Ban on cell phones in North Carolina classrooms?

Thank you for joining us this Saturday morning. Today, we will cover an education policy issue that has bipartisan support in North Carolina and national momentum— banning cell phones in classrooms. 

In April 2024, Wall Street Journal columnist Peggy Noonan wrote: “There’s a funny thing that happens in a nation’s thoughts. At some point everyone knows something is true, and talks about it with each other. The truth becomes a cliché before it becomes actionable. Then a person of high respect, a good-faith scholar who respects data, say, comes forward with evidence proving what everyone knows, and it is galvanizing. It hits like a thunderclap, and gives us all permission to know what we know and act on it.”

Noonan was talking about Jonathan Haidt, a well-known professor at New York University’s Stern School of Business. His book “The Anxious Generation” sparked a nationwide policy movement toward banning cell phones in public school classrooms. Haidt’s book has sat on the New York Times bestseller list since its publication in March 2024.

At least 15 states now have policies in place that restrict or ban students from using cell phones during instructional time. California, for example, enacted a law in September 2024 requiring public school districts to write and enforce their own policies prohibiting cell phones during class.

And just last week, Virginia Gov. Glenn Youngkin, a Republican, touted among his top 2024 accomplishments his executive order requiring schools to enforce cell phone bans during the school day.

Haidt and others point to reams of data that suggest phone usage among children and teenagers has greatly contributed to a mental health and academic performance catastrophe.

“Rates of depression and anxiety in the United States – fairly stable in the 2000s – rose by more than 50 percent in many studies from 2010 to 2019,” Haidt wrote in The Atlantic last year. “The suicide rate rose 48 percent for adolescents ages 10 to 19. For girls ages 10 to 14, it rose 131 percent.”

A landmark 2022 study by the Program for International Student Assessment (PISA) linked phone usage at school with plummeting academic outcomes. The results even prompted The Atlantic’s Derek Thompson to change his mind about how problematic phones in classrooms really are.

“[PISA] is really the gold standard when it comes to looking at student achievement, especially in math and reading and science. And it has pretty conclusive evidence,” Thompson told NPR. “You see that students who spend more time staring at their phone, they do worse in school. They tend to distract other students around them.

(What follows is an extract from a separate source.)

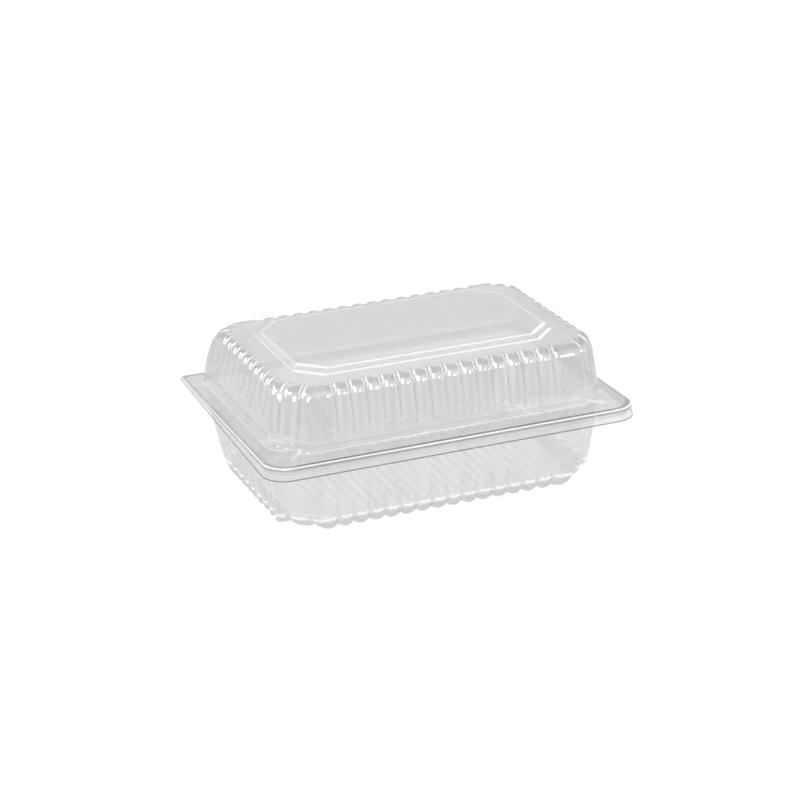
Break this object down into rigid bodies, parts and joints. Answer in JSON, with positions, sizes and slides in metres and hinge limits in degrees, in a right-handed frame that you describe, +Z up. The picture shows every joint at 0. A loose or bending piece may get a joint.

They also tend to feel worse about their life. All of this was found by PISA and has been found by other international surveys.”

The policy issue has been percolating in some circles for years. For example, in 2020, The Results Company hosted an event with statewide business leaders and brought in entrepreneur and Acton Academy founder Jeff Sandefer for a discussion on improving education in North Carolina. He suggested, among other things, that removing cell phones from the classroom should be on the agenda for every policymaker – the suggestion and subsequent discussion was a microcosm of Noonan’s “thunderclap” moment. 

Largely because Haidt’s new book threw gasoline on the simmering concern about phones, the movement to remove them from classrooms is now advancing at a ferocious pace. Florida became the first state to act in May 2023. Haidt predicts that by September of this year, “I think we’re going to have the great majority of schools in the United States phone-free.”

Another reason the policy concept has moved so rapidly is its bipartisan appeal. Challenge yourself to find another prominent policy debate with California Gov. Gavin Newsom, Arkansas Gov. Sarah Huckabee Sanders, Florida Gov. Ron DeSantis, and former president Barack Obama all on the same side.

Here in North Carolina, policymakers contemplated a statewide ban on phones-in-class during last year’s legislative session, and the matter will likely return again this year.

Then-Superintendent of Public Instruction Catherine Truitt spoke publicly last year against a blanket ban on cell phones in schools, a position that might seem at odds with the emerging policy consensus. Not captured in headlines, however, her stance actually reflects a nuance captured clearly in public polling. A full, outright ban on the presence of cell phones all day long in a school is opposed by a majority of adults (53% oppose and 36% support), according to Pew.

But a ban on the presence of cell phones during class is extremely popular, with 68% of adults in support compared to just 24% opposed.

Right now, North Carolina has a hodgepodge of policies that vary by school district and even school. State lawmakers may consider imposing a uniform, statewide policy restricting phone usage during class. Given the issue’s almost-universal bipartisan appeal, this seems like a matter on which legislators and Gov. Josh Stein can find common ground. Indeed, Stein publicly supported action on phones in school during his run for governor.

North Carolina Senator Jim Burgin expects the General Assembly to consider policies addressing cell phones in K-12 schools this legislative session. TRC Nexus will be closely monitoring this issue to see if the legislation will address the situation. 

In retrospect, the issue seems so obvious and so common sense. As Noonan noted, a prominent and respected messenger who packages a policy issue in just the right way, at just the right time, can “hit like a thunderclap.”

The time to engage on this issue may come sooner, rather than later, this year. Are you willing to engage?